Standard and mutant recRSV A2-L19F were grown at 32 °C. Cell-free viral particles were harvested, pelleted, resuspended, and purified by ultracentrifugation through a 20%/60% (wt/vol) one-step sucrose gradient, and subjected to cold extraction of native plasma membrane proteins by using Native Sample Buffer [100 mM Tris⋅Cl at pH 8.6, 10% (vol/vol) glycerol, 0.0025% Bromophenol Blue, 0.1% digitonin, and 25 mM iodoacetamide], and clearance centrifugation (20,000 × g; 15 min; 4 °C). Extracts were mixed with Laemmli sample buffer with 0.5% SDS and fractionated on 3–8% (wt/vol) NuPAGE Tris-Acetate gradient gels (Life Technologies), followed by immunoblotting as above.
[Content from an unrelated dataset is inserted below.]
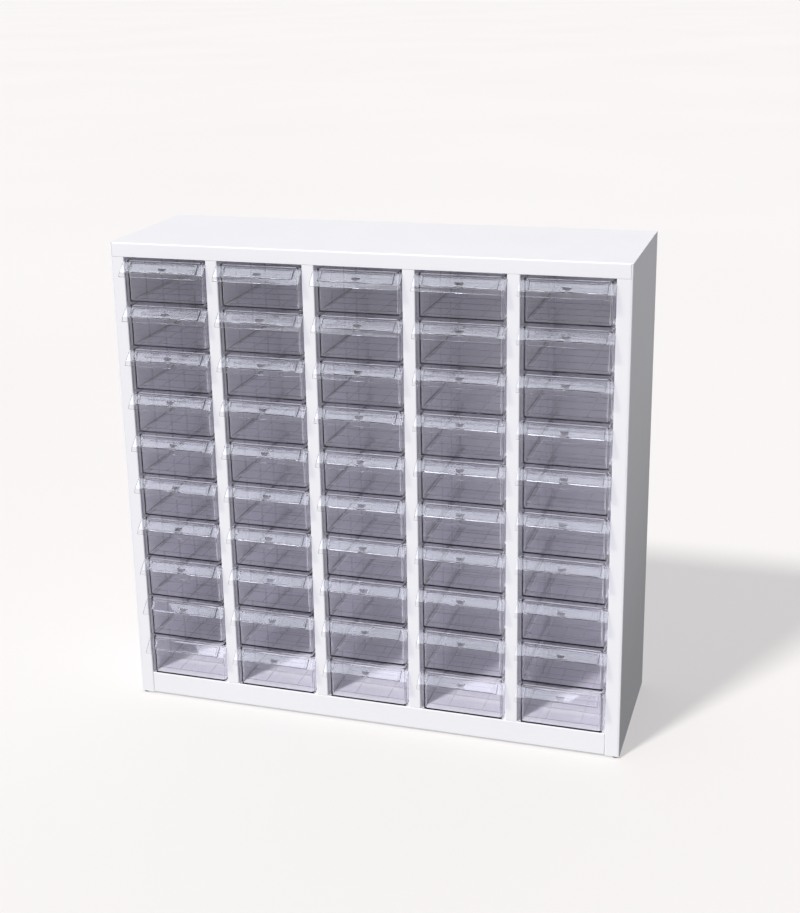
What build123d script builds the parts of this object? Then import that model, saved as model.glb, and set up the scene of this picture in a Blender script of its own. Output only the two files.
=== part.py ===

Temperature Sensitivity Assay.

Standard and resistant recRSV A2-L19F strains as specified were divided into equal aliquots, which either were frozen at −80 °C or incubated at the indicated temperature for 24 h followed by freezing, and remaining virus titers were determined by TCID₅₀ titration.

In Vivo Infection.

BALB/cJ mice (Jackson Laboratories) were anesthetized by i.m. injection of a ketamine-xylazine solution and infected intranasally with 1 × 10⁵ pfu of recRSV A2-L19F, recRSV A2-L19F_D401E, or recRSV A2-L19F_D489E. All animal procedures were performed according to the guidelines of the Emory University Institutional Animal Care and Use Committee.

Lung Titers.

Mice were euthanized day 4 after infection (p.i.), and the left lung lobe was extracted, weighed, and homogenized by using a BeadBeater (Biospec Products). Homogenates were serially diluted, transferred to HEp-2 cells, and cells were overlaid 1 h p.i. with minimum essential medium (MEM) containing 10% (vol/vol) FBS, penicillin G, streptomycin sulfate, amphotericin B solution, and 0.75% methylcellulose. Six days p.i., cells were fixed with methanol and plaques were visualized by immunodetection as described (40, 42).

Mucin Expression.

Mice were euthanized with fatal-plus 8 d p.i. (40, 42), and heart-lung tissue was harvested and fixed in 10% formalin. Lung tissue sections embedded in paraffin blocks were stained with periodic acid-Schiff (PAS) stain to visualize mucin expression. PAS-stained slides were digitally scanned by using a Zeiss Mirax Midi microscope (Carl Zeiss Microimaging).

Statistical Analysis.

To determine active concentrations from dose–response curves, four parameter variable slope regression modeling was performed by using the Prism (GraphPad) software package. Results were expressed as 50% or 90% inhibitory concentrations with 95% asymmetrical confidence intervals. Statistical significance of differences between sample groups were assessed by one-way or two-way analysis of variance (ANOVA) in combination with Bonferroni multiple comparison posttests as specified in the figure legends. Experimental uncertainties are identified by error bars, representing SD or SEM as specified.